## START Provided data

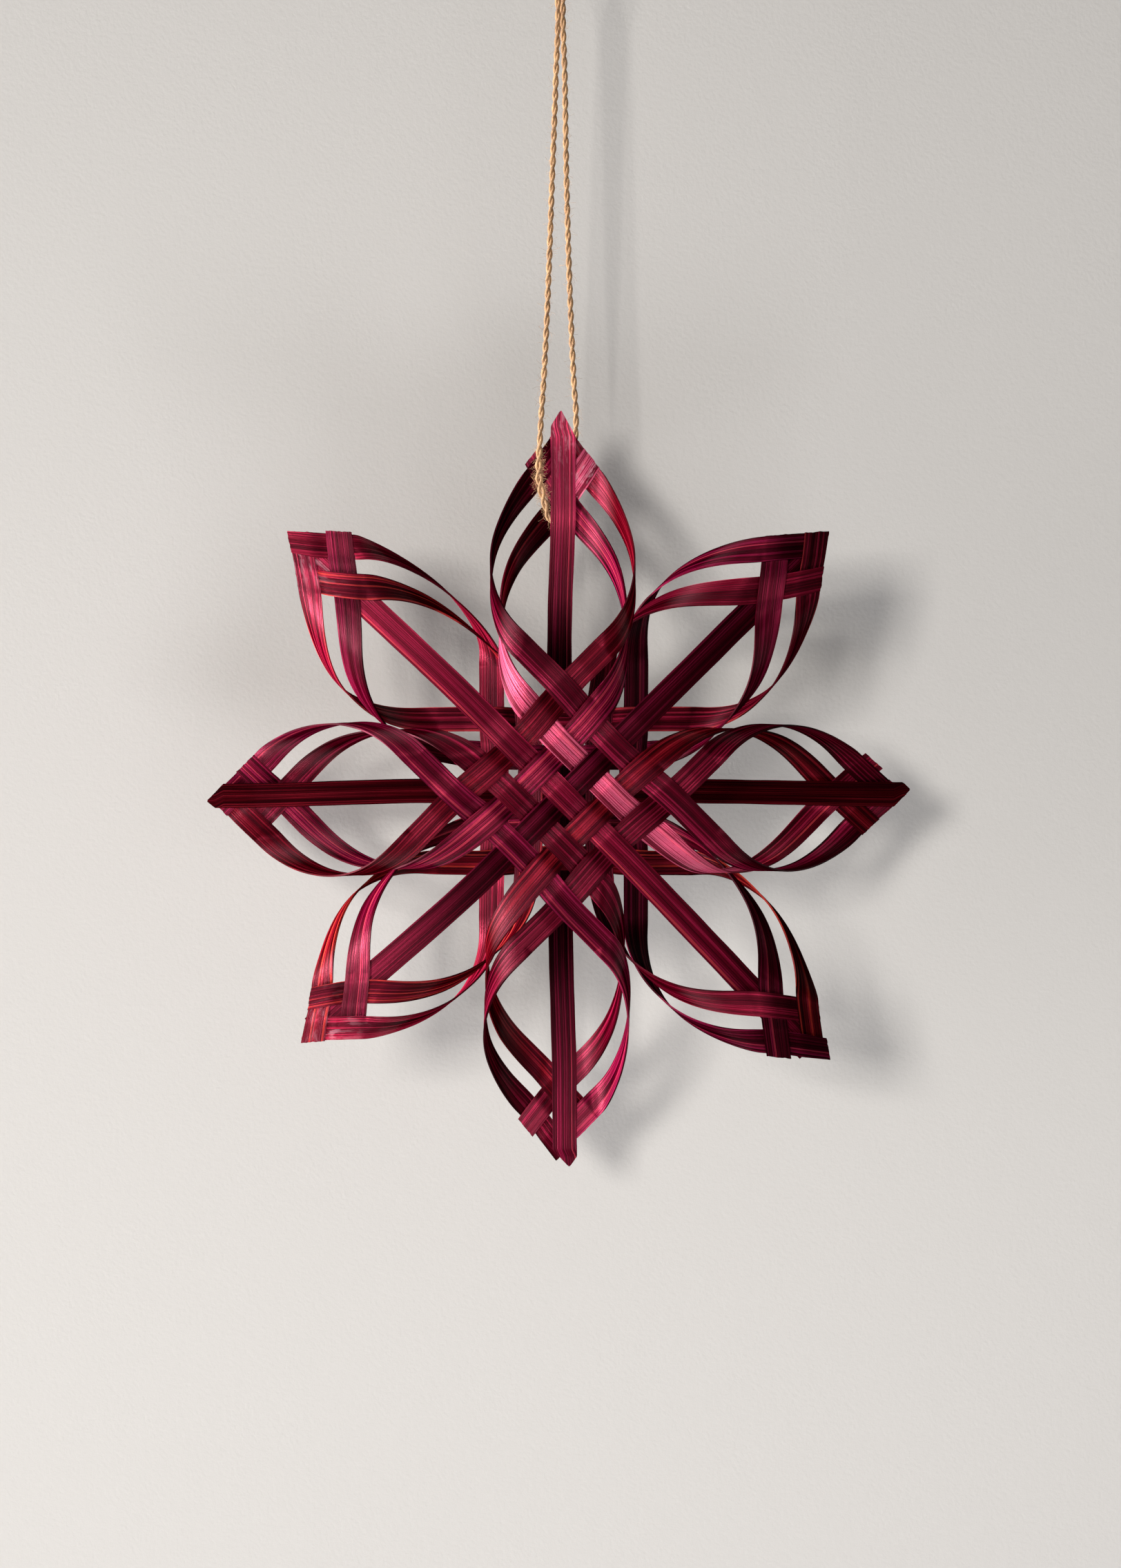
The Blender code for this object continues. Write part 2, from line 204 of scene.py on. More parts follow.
# A strip under the first length is a straight one. Share of a straight and of a looped strip
# where the tone of its middle begins, share over which it fades, reach and fade of the tone of
# an end, and reach and least tone of wear
LONGEST_STRAIGHT = 0.25
STRAIGHT_TONE_TURN = 0.34
LOOPED_TONE_TURN = 0.42
TONE_FADE = 0.24
END_TONE_REACH = 0.017
END_TONE_FADE = 0.005
WEAR_REACH = 0.030
WEAR_TONE = 1.2

# Patterns of the dyed fibre: waves per millimetre along and across, layer, detail, roughness
FINE_FIBRES = (0.012, 2.3, 1.0, 3.0, 0.60)
RIB_WANDER = (0.007, 0.45, 7.0, 2.0, 0.50)
GROOVE_FADING = (0.030, 1.10, 13.0, 2.0, 0.50)
FLECKS = (0.75, 7.5, 11.0, 2.0, 0.6)
CLOUDS = (0.045, 0.16, 17.0, 2.0, 0.5)
WORN_PATCHES = (0.16, 0.55, 23.0, 4.0, 0.65)

# Ribs of the bamboo: how many to a millimetre, how many of them they wander, how many they
# shift from strip to strip, and how far each is uneven along its length
RIBS_PER_MM = 1.55
RIBS_WANDERED = 2.6
RIBS_SHIFTED = 31.0
RIB_UNEVENNESS = 2.2

# Where each part of the pattern begins and where it is full, on the scale that it is read from
GROOVE_IN_RIB = (0.17, 0.07)
GROOVE_STRETCHES = (0.34, 0.56)
MAIN_DYE_RIBS = (0.05, 0.45)
BRIGHT_DYE_RIBS = (0.50, 0.90)
WARM_RIBS = (0.90, 0.92)
WARM_STRETCHES = (0.36, 0.55)
SPECKED_FLECKS = (0.58, 0.68)
SPECKED_CLOUDS = (0.35, 0.60)
LIGHT_CLOUDS = (0.30, 0.70)
# Where the painted pink sheen begins and is full, by tone and by rib
PAINTED_SHEEN_TONES = (1.8, 3.2)
PAINTED_SHEEN_RIBS = (0.0, 0.6)
WORN_THROUGH = (0.50, 0.62)
DULL_RIBS = (0.9, 0.1)
GLOSSY_FACING = (0.62, 0.18)

# How much of each colour is laid on, how light a dark cloud is and what a light one adds, the
# least blue that a strip has by chance, the pink of the painted sheen, and the pink of worn patches
WARM_FIBRE_SHARE = 0.85
GROOVE_SHARE = 0.92
SPECK_SHARE = 0.6
PAINTED_SHEEN_SHARE = 0.75
WORN_SHARE = 0.7
CLOUD_LEAST = 0.75
CLOUD_SHARE = 0.5
BLUE_LEAST = 0.5
PAINTED_SHEEN_PINK = (0.420, 0.080, 0.145, 1.0)
WORN_PINK = (0.400, 0.200, 0.240, 1.0)

# How far fine fibres and flecks stand up from the surface, and how far grooves lie under it
FIBRE_LIFT = 0.7
FLECK_LIFT = 0.22
GROOVE_DEPTH = 0.45

# Roughness of a bright rib, and what a dark rib, a groove or speck, and a worn patch add
BASE_ROUGHNESS = 0.33
DARK_RIB_ROUGHNESS = 0.20
GROOVE_ROUGHNESS = 0.38
WORN_ROUGHNESS = 0.12

# Gloss across the fibre: how far it is drawn out and turned, strength at full tone, the tone
# it stops growing at, its plain value where nothing varies it, its colour, and the height of
# the relief that breaks it
DRAWN_OUT = 0.90
QUARTER_TURN = 0.25
GLOSS = 0.45
GLOSS_TONE = 1.6
PLAIN_GLOSS = 0.30
GLOSS_TINT = (1.0, 0.09, 0.20, 1.0)
FIBRE_RELIEF = 0.00016

# Ridges of the strips: metres along for one wave of them, and their pattern on those waves
RIDGE_WAVE_LENGTH = 0.060
RIDGES = (1.0, 1.0, 4.0, 1.0, 0.5)

# Patterns of the jute, as for the dyed fibre, slant of its fibres, where light ones begin and
# are full, how much blotches change that, and how much lighter loose fibres are
JUTE_FIBRES = (0.45, 3.2, 3.0, 3.0, 0.6)
JUTE_BLOTCHES = (0.09, 0.2, 9.0, 2.0, 0.5)
JUTE_SLANT = 0.55
LIGHT_JUTE = (0.30, 0.66)
BLOTCH_SHARE = 0.7
LOOSE_LIGHTNESS = 1.25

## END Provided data

* _Task goal_
From the first line above through the line that contains "WEAR_TONE = 1.2", quote each line exactly. Output nothing more.

* _Finished answer_
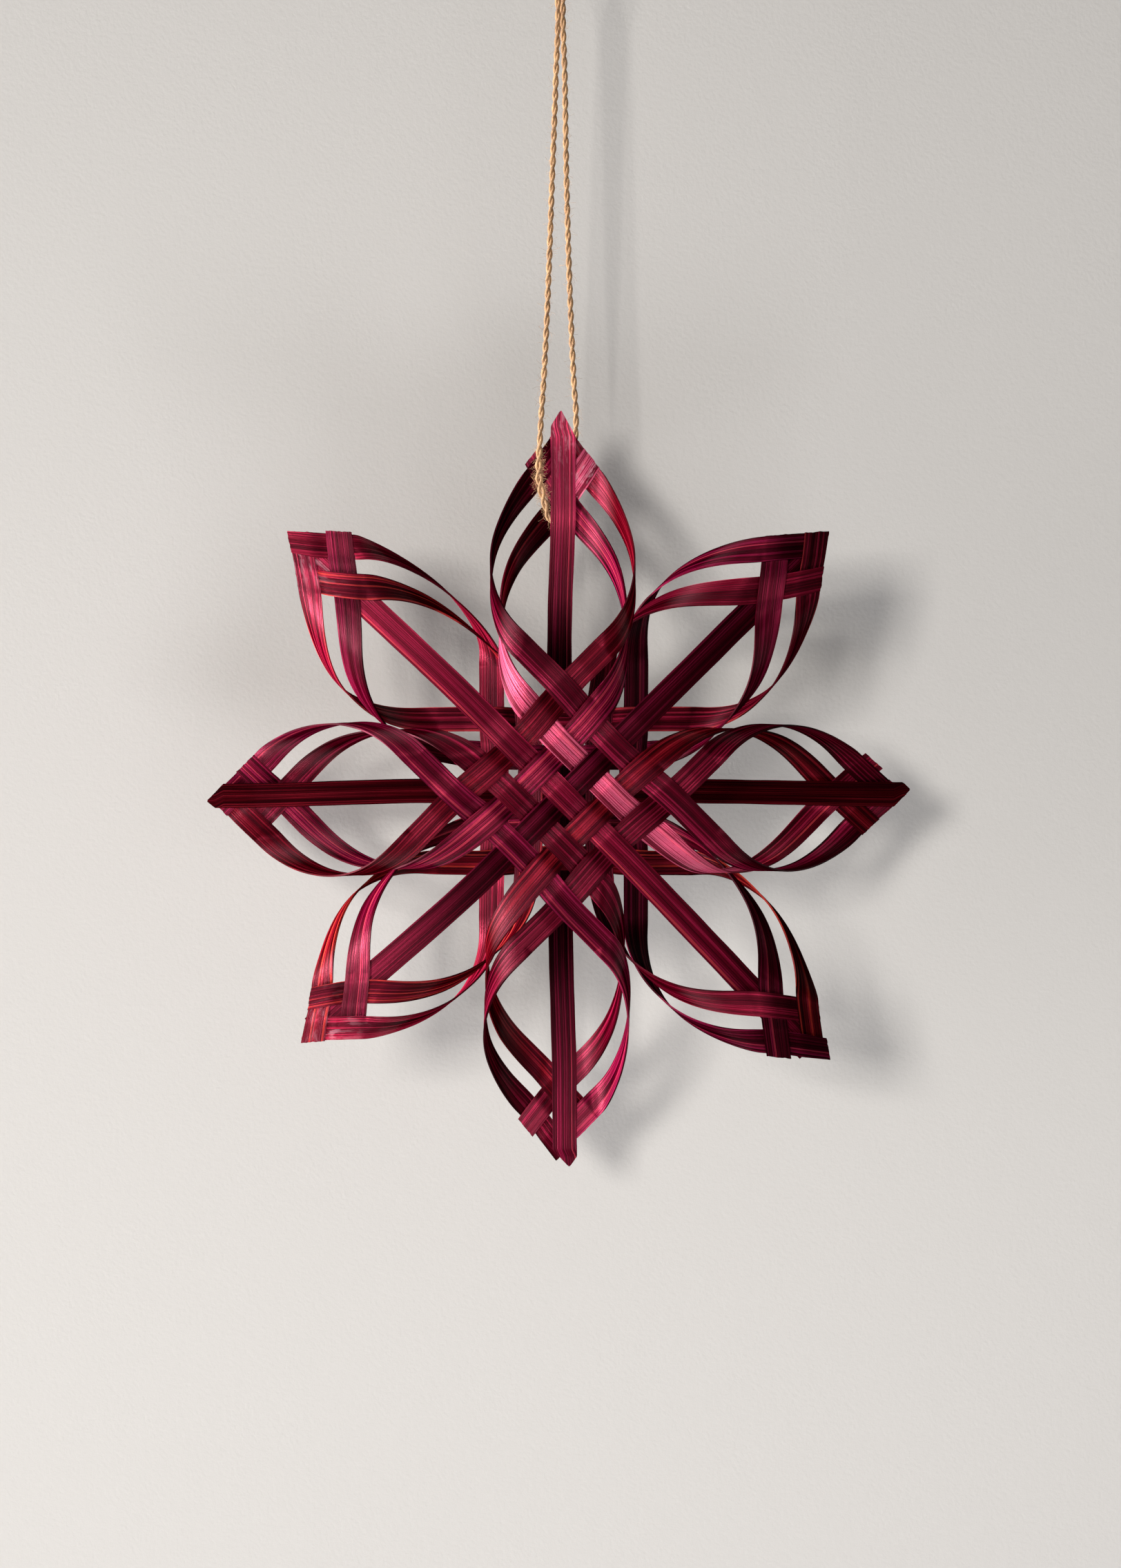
The Blender code for this object continues. Write part 2, from line 204 of scene.py on. More parts follow.
# A strip under the first length is a straight one. Share of a straight and of a looped strip
# where the tone of its middle begins, share over which it fades, reach and fade of the tone of
# an end, and reach and least tone of wear
LONGEST_STRAIGHT = 0.25
STRAIGHT_TONE_TURN = 0.34
LOOPED_TONE_TURN = 0.42
TONE_FADE = 0.24
END_TONE_REACH = 0.017
END_TONE_FADE = 0.005
WEAR_REACH = 0.030
WEAR_TONE = 1.2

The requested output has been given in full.